Testing the Goodness of Fit of a Parametric Density Function by Kernel Method

Abstract

Let F denote a distribution function defined on the probability space (Ω,,P), which is absolutely continuous with respect to the Lebesgue measure in R^d with probability density function f. Let f₀(·,β) be a parametric density function that depends on an unknown p × 1 vector β. In this paper, we consider tests of the goodness-of-fit of f₀(·,β) for f(·) for some β based on (i) the integrated squared difference between a kernel estimate of f(·) and the quasimaximum likelihood estimate of f₀(·,β) denoted by I_n and (ii) the integrated squared difference between a kernel estimate of f(·) and the corresponding kernel smoothed estimate of f₀(·, β) denoted by J_n. It is shown in this paper that the amount of smoothing applied to the data in constructing the kernel estimate of f(·) determines the form of the test statistic based on I_n. For each test developed, we also examine its asymptotic properties including consistency and the local power property.

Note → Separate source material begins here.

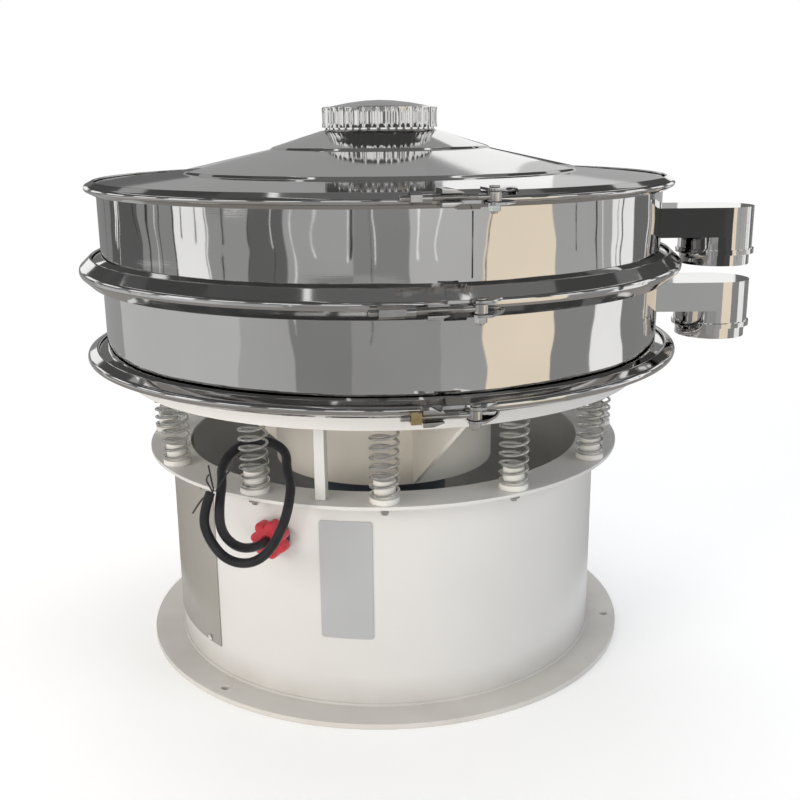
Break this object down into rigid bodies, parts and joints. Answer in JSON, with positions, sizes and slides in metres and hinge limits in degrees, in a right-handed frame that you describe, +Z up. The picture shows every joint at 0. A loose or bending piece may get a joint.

In particular, we show that tests developed in this paper, except the first one, are more powerful than the Kolmogorov-Smirnov test under the sequence of local alternatives introduced in Rosenblatt [12], although they are less powerful than the Kolmogorov-Smirnov test under the sequence of Pitman alternatives. A small simulation study is carried out to examine the finite sample performance of one of these tests.